The last bit of those lines deals with a custom log for mod_deflate. While not necessary I find it to be one of the more interesting things you can do with mod_deflate. The log shows all HTTP requests and displays the file sizes before and after compression, as well as listing that ratio. If you're so inclined, you can do cool things like run through your logs with a perl script and find out how much bandwidth you've been saving each month by using mod_deflate.

Example deflate log snippet from PaulStamatiou.com
Example deflate log snippet. (sudo tail -f /etc/httpd/logs/deflate_log)

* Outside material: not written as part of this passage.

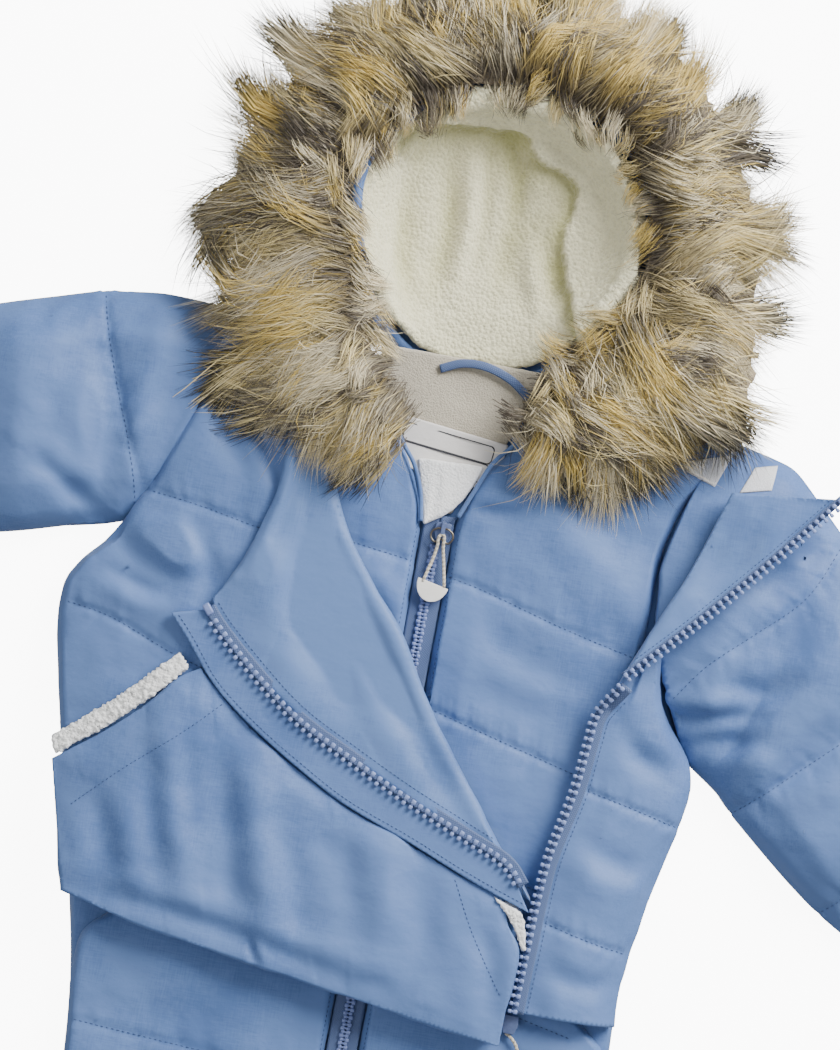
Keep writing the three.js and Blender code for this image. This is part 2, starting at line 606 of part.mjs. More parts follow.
// The legs' sections lie on either side of the crotch's middle
function legSide(sign) {
  return legRows.map((row) => ({
    ax: legCentreX + sign * row.outer, ay: row.y,
    bx: legCentreX + sign * row.inner, by: row.y,
    bow: 0, high: row.high,
  }));
}
const limbs = [
  { name: 'sleeve_left', cuff: 'cuff_left', rows: sleeveLeftRows },
  { name: 'sleeve_right', cuff: 'cuff_right', rows: sleeveRightRows },
  { name: 'leg_left', cuff: 'ankle_cuff_left', rows: legSide(-1) },
  { name: 'leg_right', cuff: 'ankle_cuff_right', rows: legSide(1) },
];
for (const limb of limbs) {
  tube(limb.name, limb.rows, padShape, clothBlue);
  tube(limb.cuff, cuffRows(limb.rows), cuffShape, cuffBlue);
}

// Hood: bowls of one section carried round its middle. The section is low where the hood meets the neck.
const neckSide = { flatUntil: 12, fullFrom: 62 };
function bowl(name, section, lowZ, highZ, count, color) {
  const closing = { angle: hoodRows[0].angle + 360, reach: hoodRows[0].reach };
  const hoodCurve = new THREE.CatmullRomCurve3(
    [...hoodRows, closing].map((row) => new THREE.Vector3(row.angle, row.reach, 0)),
  );
  const corners = [lowZ, highZ].map((z) => new THREE.Vector3(hoodMiddle.x, hoodMiddle.y, z));
  const size = section.length;
  for (let step = 0; step < count; step += 1) {
    const at = hoodCurve.getPoint(step / count);
    const turn = THREE.MathUtils.degToRad(at.x);
    const fromNeck = Math.abs(at.x > 90 ? at.x - 270 : at.x + 90);
    const rise = easeBetween(neckSide.flatUntil, neckSide.fullFrom, fromNeck);
    for (const point of section) {
      const reach = at.y * THREE.MathUtils.lerp(point.flatShare, point.share, rise);
      const [x, y] = [hoodMiddle.x + reach * Math.cos(turn), hoodMiddle.y + reach * Math.sin(turn)];
      corners.push(new THREE.Vector3(x, y, THREE.MathUtils.lerp(point.flatZ, point.z, rise)));
    }
  }
  const triangles = [];
  for (let step = 0; step < count; step += 1) {
    const [here, next] = [2 + step * size, 2 + ((step + 1) % count) * size];
    triangles.push([0, next, here], [1, here + size - 1, next + size - 1]);
    for (let index = 0; index < size - 1; index += 1) {
      const [a, b, c, d] = [here + index, next + index, next + index + 1, here + index + 1];
      triangles.push([a, b, c], [a, c, d]);
    }
  }
  piece(name, solid(corners, triangles), color, 1);
}
const shellSection = [
  { share: 0.6, z: 0, flatShare: 0.6, flatZ: 0 }, { share: 0.95, z: 2, flatShare: 0.97, flatZ: 0 },
  { share: 1, z: 12, flatShare: 1, flatZ: 1 }, { share: 0.95, z: 22, flatShare: 1, flatZ: 2 },
  { share: 0.79, z: 30, flatShare: 0.995, flatZ: 3 }, { share: 0.77, z: 27.5, flatShare: 0.98, flatZ: 3 },
  { share: 0.92, z: 19.5, flatShare: 0.94, flatZ: 3 }, { share: 0.965, z: 12, flatShare: 0.9, flatZ: 3 },
  { share: 0.92, z: 5.5, flatShare: 0.8, flatZ: 3 }, { share: 0.6, z: 3, flatShare: 0.6, flatZ: 3 },
];
const liningSection = [
  { share: 0.45, z: 3.3, flatShare: 0.45, flatZ: 3.3 }, { share: 0.62, z: 10, flatShare: 0.8, flatZ: 3.3 },
  { share: 0.71, z: 22, flatShare: 0.92, flatZ: 3.3 }, { share: 0.745, z: 31, flatShare: 0.95, flatZ: 4.5 },
  { share: 0.735, z: 33.5, flatShare: 0.94, flatZ: 6.5 }, { share: 0.7, z: 33, flatShare: 0.92, flatZ: 8 },
  { share: 0.66, z: 24, flatShare: 0.86, flatZ: 8 }, { share: 0.57, z: 13.5, flatShare: 0.75, flatZ: 8 },
  { share: 0.42, z: 8.5, flatShare: 0.45, flatZ: 8 },
];
bowl('hood_shell', shellSection, 0, 3, 28, clothBlue);
bowl('hood_lining', liningSection, 3.3, 8, 28, sherpa);

// Fur trim: a deep ring round the face, open at the throat, that falls to the surface outside the hood
const furTopShares = [
  { share: 0, rise: 5 }, { share: 0.12, rise: 14 }, { share: 0.3, rise: 22 }, { share: 0.5, rise: furHigh },
  { share: 0.7, rise: 16 }, { share: 0.88, rise: 8 }, { share: 1, rise: 3 },
];
const furUnderShares = [1, 0.86, 0.72, 0.58, 0.42, 0.2, 0];
const furFall = { from: 0.42, to: 0.8 };
const furLean = 0.12;
function furSection(row) {
  const place = (share, z) => new THREE.Vector3(
    THREE.MathUtils.lerp(row.inX, row.outX, share), THREE.MathUtils.lerp(row.inY, row.outY, share), z,
  );
  const fallen = (share) => easeBetween(furFall.from, furFall.to, share);
  const underZ = (share) => THREE.MathUtils.lerp(row.base, row.low, fallen(share));
  const topZ = ({ share, rise }) => underZ(Math.max(share - furLean, 0)) + rise;
  const over = furTopShares.map((at) => place(at.share, topZ(at)));
  const under = furUnderShares.map((share) => place(share, underZ(share)));
  return [...over, ...under];
}
const furSteps = 36;
const furCurves = [['inX', 'inY'], ['outX', 'outY'], ['base', 'low']].map(([first, second]) => (
  new THREE.CatmullRomCurve3(furRows.map((row) => new THREE.Vector3(row[first], row[second], 0)))
));
const furRings = Array.from({ length: furSteps + 1 }, (_, step) => {
  const [inside, outside, heights] = furCurves.map((curve) => curve.getPoint(step / furSteps));
  const low = Math.max(heights.y, 0);
  return furSection({ inX: inside.x, inY: inside.y, outX: outside.x, outY: outside.y, base: heights.x, low });
});
piece('fur_trim', ringWall(furRings, false), furTaupe, 1);

// Reflective patches at the right shoulder
const patchThick = 1;
const patchFront = between(
  smooth([{ x: 132, y: 58 }, { x: 136, y: 54 }], 2),
  smooth([{ x: 153, y: 64 }, { x: 150, y: 47 }], 2),
  evenColumns(3),
);
piece('patch_front', pad(patchFront, () => outerBase + patchThick, () => outerBase), patchGrey, 0.4);
const patchSleeve = between(
  smooth([{ x: 173, y: 49 }, { x: 180, y: 63 }], 4),
  smooth([{ x: 192, y: 50 }, { x: 194, y: 64 }], 4),
  evenColumns(3),
);
const sleeveFall = { high: 21.8, from: 48, slope: 0.45 };
const patchUnder = (x, y) => sleeveFall.high - (y - sleeveFall.from) * sleeveFall.slope;
const patchOver = (x, y) => patchUnder(x, y) + patchThick;
piece('patch_sleeve', pad(patchSleeve, patchOver, patchUnder), patchGrey, 0.4);

// Centre zip's slider, its bridge and the wire bail that turns in it
const sliderX = 0.5;
const sliderY = -10.3;
const sliderHigh = 3.4;
const bridgeAhead = 2;
const sliderTop = chainBase + sliderHigh;
const plateOutline = [
  { x: -4.4, y: 5.6 }, { x: 4.4, y: 5.6 }, { x: 5.2, y: 0 }, { x: 3.2, y: -5.6 }, { x: -3.2, y: -5.6 },
  { x: -5.2, y: 0 },
];
const bridgeOutline = [
  { x: -4.6, y: 0 }, { x: -3.4, y: 3.6 }, { x: 3.4, y: 3.6 }, { x: 4.6, y: 0 }, { x: 3, y: 0 },
  { x: 2.2, y: 2.5 }, { x: -2.2, y: 2.5 }, { x: -3, y: 0 },
];
const bridgeWide = 2.4;
const metal = { roughness: 0.35, metalness: 0.9 };
function outlined(outline, depth) {
  const shape = new THREE.Shape(outline.map((point) => new THREE.Vector2(point.x, point.y)));
  return new THREE.ExtrudeGeometry(shape, { depth, bevelEnabled: false });
}
function plate(name, centreX, centreY, base, high) {
  const mesh = piece(name, outlined(plateOutline, high), wireBrass, metal.roughness, metal.metalness);
  mesh.position.set(centreX, centreY, base);
}
function bridge(name, centreX, centreY, base) {
  const geometry = outlined(bridgeOutline, bridgeWide);
  geometry.rotateX(Math.PI / 2);
  geometry.rotateZ(Math.PI / 2);
  geometry.translate(-bridgeWide / 2, 0, 0);
  const mesh = piece(name, geometry, wireBrass, metal.roughness, metal.metalness);
  mesh.position.set(centreX, centreY, base);
}
plate('centre_slider', sliderX, sliderY, chainBase, sliderHigh);
bridge('centre_bridge', sliderX, sliderY + bridgeAhead, sliderTop + gap);

const wireRadius = 0.6;
const bailZ = sliderTop + gap + 2 * wireRadius;
const bailAxisY = sliderY + bridgeAhead;
const bailLine = [
  { x: -3, y: 0 }, { x: 0.5, y: 0 }, { x: 4, y: 0 }, { x: 6.2, y: -3.5 }, { x: 4.7, y: -7.2 },
  { x: 0.5, y: -8 }, { x: -3.7, y: -7.2 }, { x: -5.2, y: -3.5 },
];
const bailCurve = new THREE.CatmullRomCurve3(
  bailLine.map((point) => new THREE.Vector3(point.x, bailAxisY + point.y, bailZ)), true,
);
const bailSteps = 22;
const bailSides = 6;
const bailRings = Array.from({ length: bailSteps }, (_, step) => {
  const centre = bailCurve.getPoint(step / bailSteps);
  const heading = bailCurve.getTangent(step / bailSteps);
  const outward = new THREE.Vector3(heading.y, -heading.x, 0).normalize();
  return Array.from({ length: bailSides }, (_unused, side) => {
    const turn = side * 2 * Math.PI / bailSides;
    return centre.clone().addScaledVector(outward, wireRadius * Math.cos(turn)).add(
      new THREE.Vector3(0, 0, wireRadius * Math.sin(turn)),
    );
  });
});
piece('pull_bail', ringWall(bailRings, true), wireBrass, metal.roughness, metal.metalness);

// A loop of cord through the bail holds a half-moon tab
const cordRadius = 1;
const cordSides = 8;
function cord(name, route) {
  const curve = new THREE.CatmullRomCurve3(route.map(({ x, y, z }) => new THREE.Vector3(x, y, z)));
  const shape = new THREE.Shape();
  for (let side = 0; side < cordSides; side += 1) {
    const turn = side * 2 * Math.PI / cordSides;
    const [x, y] = [cordRadius * Math.cos(turn), cordRadius * Math.sin(turn)];
    if (side === 0) shape.moveTo(x, y);
    else shape.lineTo(x, y);
  }
  const geometry = new THREE.ExtrudeGeometry(shape, { steps: 14, bevelEnabled: false, extrudePath: curve });
  piece(name, geometry, cordBeige, 0.9);
}
const tabRadius = 9.7;
const tabDepth = 11.6;
const tabThick = 2;
const tabSteps = 12;
function halfMoon(name, centre, turn) {
  const outline = Array.from({ length: tabSteps + 1 }, (_, step) => {
    const angle = Math.PI * (1 + step / tabSteps);
    return { x: tabRadius * Math.cos(angle), y: tabDepth * Math.sin(angle) };
  });
  const geometry = outlined(outline, tabThick);
  geometry.rotateZ(turn);
  const mesh = piece(name, geometry, tabCream, 0.4);
  mesh.position.set(centre.x, centre.y, centre.z);
}
const pullZ = bailZ;
cord('pull_cord', [
  { x: -2.2, y: -40.4, z: pullZ }, { x: -1.6, y: -32, z: pullZ }, { x: -0.9, y: -24, z: pullZ },
  { x: -0.9, y: -20, z: pullZ }, { x: 0.6, y: -17.6, z: pullZ }, { x: 2.1, y: -20, z: pullZ },
  { x: 2.4, y: -24, z: pullZ }, { x: 3, y: -32, z: pullZ }, { x: 3.6, y: -41.6, z: pullZ },
]);
halfMoon('pull_tab', { x: 0.5, y: -41.5, z: pullZ - 1 }, THREE.MathUtils.degToRad(-12));

// Outer zip's slider lies under the pouch's lower corner, with its cord and tab on the front
const outerSlider = { x: 93.6, y: -293 };
plate('outer_slider', outerSlider.x, outerSlider.y, outerBase, sliderHigh);
const outerPullZ = outerBase + cordRadius + 0.1;
cord('outer_pull_cord', [
  { x: 95.2, y: -299.7, z: outerPullZ }, { x: 98.2, y: -302.6, z: outerPullZ },
  { x: 101.2, y: -308, z: outerPullZ }, { x: 101.4, y: -313.4, z: outerPullZ },
  { x: 98.4, y: -318, z: outerPullZ }, { x: 91, y: -320, z: outerPullZ },
]);
halfMoon('outer_pull_tab', { x: 88.5, y: -319.6, z: outerBase }, THREE.MathUtils.degToRad(-58));

// The finished suit stands on Z = 0 with its origin at the middle of its footprint
group.updateMatrixWorld(true);
const reach = new THREE.Box3().setFromObject(group);
const middleX = (reach.min.x + reach.max.x) / 2;
const middleY = (reach.min.y + reach.max.y) / 2;
group.position.set(-middleX, -middleY, -reach.min.z);

export default group;
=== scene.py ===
import json
import math
import random
import bmesh
import bpy
import numpy as np
from mathutils import Matrix, Vector, bvhtree, noise


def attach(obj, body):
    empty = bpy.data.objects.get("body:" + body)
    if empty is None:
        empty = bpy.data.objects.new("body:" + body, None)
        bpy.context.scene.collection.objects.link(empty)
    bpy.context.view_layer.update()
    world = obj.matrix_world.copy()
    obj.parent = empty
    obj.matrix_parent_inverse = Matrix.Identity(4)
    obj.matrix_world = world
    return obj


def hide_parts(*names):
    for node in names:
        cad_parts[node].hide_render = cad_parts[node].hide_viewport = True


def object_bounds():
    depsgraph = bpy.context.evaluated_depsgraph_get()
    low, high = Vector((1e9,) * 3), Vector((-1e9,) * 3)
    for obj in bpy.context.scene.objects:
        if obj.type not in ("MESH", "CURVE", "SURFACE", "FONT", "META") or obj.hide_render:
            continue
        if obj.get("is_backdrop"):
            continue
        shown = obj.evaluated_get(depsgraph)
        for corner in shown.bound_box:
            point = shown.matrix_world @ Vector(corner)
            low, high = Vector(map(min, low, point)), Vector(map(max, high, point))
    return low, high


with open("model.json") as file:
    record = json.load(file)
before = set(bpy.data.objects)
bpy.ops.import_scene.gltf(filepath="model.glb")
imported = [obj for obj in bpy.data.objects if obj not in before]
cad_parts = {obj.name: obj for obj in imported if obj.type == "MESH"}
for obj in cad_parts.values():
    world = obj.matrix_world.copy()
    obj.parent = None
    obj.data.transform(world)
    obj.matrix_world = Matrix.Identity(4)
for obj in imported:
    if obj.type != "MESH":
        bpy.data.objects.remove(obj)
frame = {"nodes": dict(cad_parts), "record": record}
cadLow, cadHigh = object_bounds()
nodes = frame["nodes"]

# Panels are laid out in millimetres from the point of the neckline, as the maker's drawing has them
neckPoint = frame["record"]["mounts"][0]["pos_m"]


def place(x, y, z):
    return Vector((x / 1000 + neckPoint[0], y / 1000 + neckPoint[1], z / 1000))


# x and y in millimetres from the neckline of an array of places in metres
def planOf(points):
    return points[:, 0] * 1000 - neckPoint[0] * 1000, points[:, 1] * 1000 - neckPoint[1] * 1000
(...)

Save that file when you're done tinkering and restart Apache for the changes to take effect.

/etc/init.d/httpd restart

Visit gzipcheck to make sure Apache accepted the changes and is serving up compressed files! From there, you can tinker with some more interesting mod_deflate configurations. For example, if you have a beefy server you can set a higher compression level with DeflateCompressionLevel and save even more bandwidth.

Tip of the Iceberg

This post was meant to highlight an easy way to speed up your site and save money, but mod_deflate is not the be-all and end-all site optimization trick. There are tons of ways to speed up your site from both the server side of things and by optimizing the actual website itself. If you want to read up on some Apache tuning tips, O'Reilly has some good books worth checking out.

Related Resources:

Do you use any compression tool like mod_deflate with your current server setup? What else do you do to ensure your server and site run efficiently?

Update: Grzegorz Daniluk suggests an alternate BrowserMatch setup to avoid compressing files for Internet Explorer 6 as it sometimes has an issue with compressed files. However, I did some testing on my own and wasn't able to reproduce any issues where a gzipped site loaded a blank page in IE6.